Cette atmosphère des années yéyés bercée par la joie de vivre et l’envie de croquer la vie à pleines dents transpire dans les clichés de Jean-Pierre Boudon. Pourtant, rien ne prédestinait cet Auvergnat de descendance né à Paris à vivre de tels moments. Après avoir suivi des études liées à la photo, ce sont des soucis de santé qui l’ont poussé vers la Côte de Beauté en 1959. « Une journée pendant laquelle je m’ennuyais, j’ai décidé d’aller taper à la porte de l’agence royannaise de « Sud Ouest » pour voir s’il n’y avait pas besoin d’un photographe », raconte-t-il. Bien lui en a pris puisqu’il a démarré sa collaboration le jour même à 22 ans.

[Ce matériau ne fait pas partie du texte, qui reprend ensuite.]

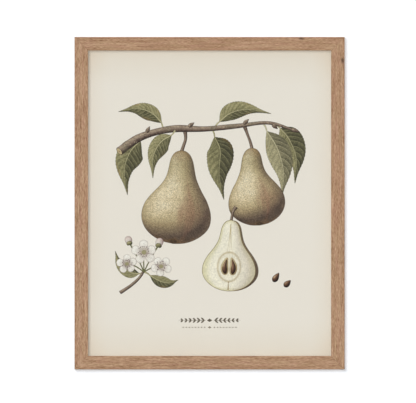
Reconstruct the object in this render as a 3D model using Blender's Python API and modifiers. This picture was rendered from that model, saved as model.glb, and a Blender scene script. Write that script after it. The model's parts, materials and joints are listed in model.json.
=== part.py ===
"""A framed print: a mitred oak picture frame with glazing, a print, its boards and what it hangs by.

Blender 4.5 script, in metres. X runs to the right as seen from the front, Y runs back towards the wall
and Z runs up. The wall is the plane Y = 0. The origin is where the wall's nail carries the hanger's
middle notch.
"""

import math

import bmesh
import bpy
from mathutils import Matrix, Vector

# The sheet that the frame is made for, 16 by 20 inches, and how far the frame's lip covers it
PRINT_WIDTH = 0.4064
PRINT_HEIGHT = 0.508
LIP_OVERLAP = 0.005

# The timber's section
FACE_WIDTH = 0.022
REBATE_WIDTH = 0.006
LIP_DEPTH = 0.006
REBATE_DEPTH = 0.012
OUTER_ARRIS = 0.0018
LIP_ARRIS = 0.0009
BACK_ARRIS = 0.0008
SHELF_ARRIS = 0.0004
MITRE_GAP = 0.0002

# The gap between neighbours that touch on the real thing
CLEARANCE = 0.0003

# The boards in the rebate, from the front to the back
GLAZING_THICKNESS = 0.002
PRINT_THICKNESS = 0.0004
MOUNT_THICKNESS = 0.005
BACKING_THICKNESS = 0.0032

# The space that the pads keep between the timber and the wall
WALL_GAP = 0.003
PAD_RADIUS = 0.005
PAD_EDGE = 0.0006
PAD_INSET = 0.008
PAD_FROM_END = 0.045

# The turn buttons that hold the boards in, and their screws
BUTTON_THICKNESS = 0.001
BUTTON_REACH = 0.020
BUTTON_PIVOT_RADIUS = 0.005
BUTTON_TIP_RADIUS = 0.0035
BUTTON_HOLE_RADIUS = 0.00175
BUTTON_INSET = 0.009
BUTTON_RIB_START = 0.0062
BUTTON_RIB_END = 0.0195
BUTTON_RIB_RADIUS = 0.0014
BUTTON_RIB_TIP_RADIUS = 0.0011
BUTTON_RIB_HEIGHT = 0.0007
SCREW_HEAD_RADIUS = 0.0032
SCREW_HEAD_THICKNESS = 0.0012
SCREW_HEAD_RIM = 0.0003
SCREW_SHANK_RADIUS = 0.0014
SCREW_LENGTH = 0.009
SCREW_POINT = 0.003
SCREW_CROSS_LENGTH = 0.0036
SCREW_CROSS_WIDTH = 0.0008
SCREW_CROSS_DEPTH = 0.0006

# The hanger is a strip with a raised middle and a row of teeth along its lower edge
TOP_ABOVE_NOTCH = 0.013
HANGER_LENGTH = 0.048
HANGER_HEIGHT = 0.012
HANGER_THICKNESS = 0.0008
HANGER_TAB = 0.0072
HANGER_STEP = 0.0015
HANGER_WALL_GAP = 0.0004
TOOTH_PITCH = 0.003
TOOTH_DEPTH = 0.002
TOOTH_TIP = 0.0004
TEETH_EACH_SIDE = 4
NAIL_FROM_END = 0.0035
NAIL_HEAD_RADIUS = 0.0019
NAIL_HEAD_THICKNESS = 0.0008
NAIL_HEAD_RIM = 0.0003
NAIL_SHANK_RADIUS = 0.0007
NAIL_LENGTH = 0.012
NAIL_POINT = 0.002

# The bent steel wedges that pull each mitre together, set into the timber's back
WEDGE_LEG = 0.0055
WEDGE_HALF_ANGLE = math.radians(50)
WEDGE_THICKNESS = 0.0006
WEDGE_DEPTH = 0.007
WEDGE_PLACES = {"outer": 0.007, "inner": 0.015}

# Fineness of round shapes, and the distance at which the points of a made mesh are joined
ARC_STEPS = 4
ROUND_STEPS = 20
WELD_DISTANCE = 0.00001
SMOOTH_ANGLE = math.radians(35)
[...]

« Journal Sud Ouest, bonjour. » La chanteuse Dalida en personne a tenu le standard de l’agence « Sud Ouest » de Royan. Pour la photo…

« Journal Sud Ouest, bonjour. » La chanteuse Dalida en personne a tenu le standard de l’agence « Sud Ouest » de Royan. Pour la photo…

Jean-Pierre Boudon/SO

« Un monde inconnu »

Le numérique est alors une vaste chimère. « Je développais la pellicule dans le noir. Pour les sécher, je pendais les films. J’étais payé 3,17 francs la photo. » Son travail plaît, si bien qu’on lui demande de revenir l’été d’après. Ce qu’il fera pendant une dizaine d’années, assez longtemps pour nouer des liens étroits avec Royan où il fait la connaissance de celle qui deviendra sa femme au milieu des années 1960. Il y a même acheté une maison dans le quartier de Pontaillac en 1975. Sa famille s’y retrouve encore régulièrement.

La photo de Claudine Auger avait la première page de “Paris Jour”

« J’ai découvert un monde que je ne connaissais pas », avoue-t-il. La dolce vita à la royannaise avec ses galas, ses fêtes de la mer, ses stars le font vibrer. « Les festivités démarraient souvent à une heure à laquelle j’étais normalement couché depuis longtemps », en sourit Jean-Pierre Boudon. Les noms des lieux de fête remontent aussi à la surface comme le café Le Régalty. « Beaucoup étaient sur le front de mer. Eddy Mitchell ou Alain Bashung y ont fait leurs armes… » Et Johnny Hallyday ? « Un type très sympa. » Tout comme Claudine Auger, mondialement connue pour avoir donné la réplique à Sean Connery en 007 dans « Opération tonnerre » en 1965. « Il y avait un bassin pas loin de l’agence. J’ai eu l’idée de la prendre en photo en maillot de bain. Ça avait fait la première page de “Paris Jour”. Ce qui m’avait rapporté cinquante francs. Une sacrée somme. »

Le début de la fin

Plusieurs événements ont marqué Jean-Pierre Boudon lors de cette aventure de dix ans. « Je pense aux fêtes de la mer. Ça n’existe plus mais ça attirait un monde considérable avec une note religieuse. Un évêque embarquait sur un bateau pour une bénédiction en mer… » Mais surtout il y avait ces fameuses courses de trottinettes. Un must avec des étapes. « Ça durait une semaine avec tout un décorum. Chaque équipe était sponsorisée par un commerce royannais. »

Toutes ces réminiscences sont présentes dans l’exposition. Pour s’immerger un peu plus dans ce climat des sixties, un juke-box a même été installé. Aujourd’hui, la station balnéaire est un peu moins people. Le curseur s’est déplacé du côté de Saint-Palais-sur-Mer. « La bascule a eu lieu lorsque les tournées ont déserté les casinos pour des stades plus grands », explique Jean-Pierre Boudon. Le début de la fin.